-- Begin GIVEN DATA --
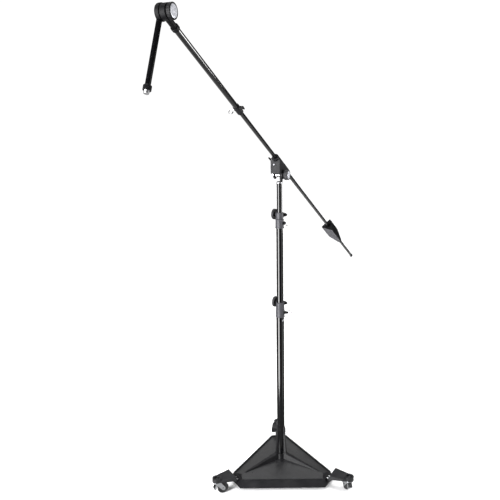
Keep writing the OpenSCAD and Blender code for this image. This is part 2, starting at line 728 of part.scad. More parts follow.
module head_neck() {
    color(dark) difference() {
        union() {
            on_head(housing_left) rotate_extrude() polygon([[0, 0], [head_r - 2.5, 0], [head_r - 1.5, 1],
                [head_r - 1.5, 16.4], [head_r - 2.5, 17.4], [0, 17.4]]);
            boom_frame() rotate([-90, 0, 0]) translate([0, 0, 8 - head_t]) {
                cylinder(r = front_d / 2 - 0.2, h = ring_t + head_t - 8);
                cylinder(r = front_d / 2 - 1.2, h = ring_t + head_t + 20);
            }
        }
        on_head(housing_left - 1) cylinder(r = head_bolt_r + fit, h = 20);
    }
}

module head_ring() {
    color(dark) boom_frame() rotate([-90, 0, 0]) translate([0, 0, ring_t - 4]) difference() {
        rotate_extrude() polygon([[0, 0], [11, 0], [12, 1], [12, 12], [11, 13], [0, 13]]);
        translate([0, 0, -1]) cylinder(r = front_d / 2 + 0.03, h = 30);
    }
}

module head_bolt() {
    color(chrome) on_head(drum_left + 6.5) {
        cylinder(r = head_bolt_r, h = head_knob_x + 9 - drum_left - 6.5);
        cylinder(r = 9, h = 3, $fn = 6);
    }
}

module head_washer() {
    color(grey) on_head(drum_right + 0.1) difference() {
        cylinder(r = 14, h = housing_left - drum_right - 0.2);
        translate([0, 0, -1]) cylinder(r = head_bolt_r + fit, h = 4);
    }
}

module head_drum() {
    color(dark) difference() {
        on_head(drum_left) rotate_extrude($fn = 72) polygon([[0, 0.8], [7, 0.8], [8, 0], [head_r - 5, 0],
            [head_r - 2, 1], [head_r - 0.5, 3], [head_r, 5.5], [head_r, 14], [head_r - 1, 15], [0, 15]]);
        on_head(drum_left + 6) cylinder(r = 9.1, h = 3.8);
        on_head(drum_left + 6) cylinder(r = head_bolt_r + fit, h = 20);
        on_head(drum_left - 1) cylinder(r = 2.5, h = 9);
        on_drop() translate([0, 0, 13.5]) cylinder(r = 5.53, h = 40);
        on_drop() translate([0, 0, head_r - 2]) cylinder(r = drop_r + 0.03, h = 40);
    }
}

module head_screw() {
    color(chrome) on_head(drum_left - 2) {
        translate([0, 0, 2]) cylinder(r = 2.45, h = 5);
        rotate_extrude() polygon([[0, 0], [2.5, 0.3], [5, 1.6], [5.4, 2.7], [0, 2.7]]);
    }
}

module head_knob() {
    r = head_r - 1.5;
    color(dark) on_head(head_knob_x) difference() {
        rotate_extrude($fn = 72) polygon([[0, 0], [15, 0], [16, 1], [r - 1, 1.5], [r, 2.5], [r, 12], [r - 1, 14],
            [r - 2, 14], [r - 2.4, 12.6], [0, 12.6]]);
        translate([0, 0, -1]) cylinder(r = head_bolt_r + fit, h = 11);
        for (a = [0:20:340]) rotate([0, 0, a]) translate([r + 1.6, 0, -1]) cylinder(r = 2.2, h = 30, $fn = 24);
    }
}

module head_knob_cap() color(silver) on_head(head_knob_x + 12.65) knob_cap(head_r - 4.1);

// ---- drop arm ----
ring_len = 15;
stud_len = 9;
module drop_arm() {
    color(dark) on_drop() difference() {
        union() {
            translate([0, 0, 14]) cylinder(r = 5.5, h = 15);
            translate([0, 0, head_r - 1.9]) cylinder(r = drop_r, h = drop_len - stud_len - ring_len - head_r + 0.9);
        }
        translate([0, 0, head_r + 12]) cylinder(r = drop_r - 1.3, h = drop_len);
    }
}

// The stud's shoulder inside the lock ring is turned down to the thread's root
root_r = thread_d / 2 - 0.7;
module thread_stud() {
    start = drop_len - stud_len - ring_len;
    color(chrome) on_drop() {
        translate([0, 0, start - 31]) cylinder(r = drop_r - 1.35, h = 32);
        translate([0, 0, start - 0.6]) cylinder(r = root_r, h = ring_len + 1);
        translate([0, 0, drop_len - stud_len]) cylinder(r = thread_d / 2, h = stud_len - 1);
        translate([0, 0, drop_len - 1]) cylinder(r1 = thread_d / 2, r2 = thread_d / 2 - 1, h = 1);
    }
}

module lock_ring() {
    color(dark) on_drop() translate([0, 0, drop_len - stud_len - ring_len]) difference() {
        rotate_extrude() polygon([[0, 0], [11, 0], [12, 1], [12, ring_len - 1.3], [11, ring_len - 0.3],
            [0, ring_len - 0.3]]);
        translate([0, 0, -1]) cylinder(r = root_r + fit, h = 40);
        for (a = [0:15:345]) rotate([0, 0, a]) translate([12.5, 0, 1.5]) cylinder(r = 1, h = ring_len - 3.3, $fn = 16);
    }
}

base_casting();
caster_arm_back();
caster_arm_left();
caster_arm_right();
arm_bolts();
mast_foot_plug();
mast_foot_bolt();
mast_lower_tube();
mast_rivet();
lower_clamp_collar();
lower_clamp_bolt();
lower_clamp_knob();
lower_hook_boss();
lower_cable_hook();
mast_middle_tube();
middle_guide_bush();
upper_clamp_collar();
upper_clamp_bolt();
upper_clamp_knob();
upper_hook_boss();
upper_cable_hook();
mast_top_tube();
top_guide_bush();
mast_top_cap();
swivel_yoke();
boom_clamp_body();
clamp_screw();
tilt_bolt();
tilt_spacer();
tilt_knob();
tilt_knob_cap();
boom_lock_screw();
boom_rear_tube();
boom_end_cap();
counterweight();
counterweight_screw();
boom_front_tube();
boom_joint_collar();
boom_joint_screw();
boom_cable_hook();
head_neck();
head_ring();
head_bolt();
head_washer();
head_drum();
head_screw();
head_knob();
head_knob_cap();
drop_arm();
lock_ring();
thread_stud();
caster_fork_back();
caster_fork_left();
caster_fork_right();
caster_wheel_back();
caster_wheel_left();
caster_wheel_right();
caster_brake_back();
caster_brake_left();
caster_brake_right();
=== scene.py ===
import bpy, bmesh, math
import numpy as np
from mathutils import Matrix, Vector


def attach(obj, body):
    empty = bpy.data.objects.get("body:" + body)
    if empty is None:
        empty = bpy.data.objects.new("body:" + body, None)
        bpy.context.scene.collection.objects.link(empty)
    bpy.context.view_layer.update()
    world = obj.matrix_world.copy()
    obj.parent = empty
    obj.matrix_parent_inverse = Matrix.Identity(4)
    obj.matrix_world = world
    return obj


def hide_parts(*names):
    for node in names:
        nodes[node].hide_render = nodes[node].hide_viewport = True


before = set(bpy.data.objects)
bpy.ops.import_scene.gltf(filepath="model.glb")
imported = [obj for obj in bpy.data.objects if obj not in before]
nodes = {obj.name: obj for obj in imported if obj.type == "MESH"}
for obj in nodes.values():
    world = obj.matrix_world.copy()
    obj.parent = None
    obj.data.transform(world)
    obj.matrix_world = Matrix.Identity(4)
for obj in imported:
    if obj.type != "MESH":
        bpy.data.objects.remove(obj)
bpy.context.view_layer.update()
scene = bpy.context.scene

# ---------------------------------------------------------------- dimensions, in mm and degrees
MM = 0.001
# Mast: clamps, their knobs and their cable hooks
LOWER_CLAMP_Z = 764
UPPER_CLAMP_Z = 1166
LOWER_KNOB_RISE = 60
UPPER_KNOB_RISE = 56
KNOB_DIR = 150
KNOB_OUT = 30
KNOB_OFF = 22
HOOK_DIR = -20
HOOK_RISE = 22
HOOK_OUT = 22.1
# Boom: its turn and slope, and distances along it from the mast
BOOM_PAN = 22.4
BOOM_RISE = 26
BOOM_LIFT = 52
TILT_Z = 1395
TILT_KNOB_OUT = 19
JOINT_HOOK_T = 466
JOINT_HOOK_OUT = 10.5
HEAD_T = 990
HEAD_LIFT = 12
HEAD_KNOB_OUT = 9.5
# Drop arm: side offset and turn from the head, then distances along it
DROP_OFF = 17.95
DROP_TURN = 183.2
RING_FROM = 212
STUD_R = 7.93
STUD_FROM = 211.5
STUD_TO = 235.9
STUD_PITCH = 25.4 / 27

# ---------------------------------------------------------------- materials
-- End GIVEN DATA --
**TASK OBJECTIVE**
Gather all lines from the listing above in which "names" occurs.

**RESPONSE TO THIS TASK**
def hide_parts(*names):
    for node in names:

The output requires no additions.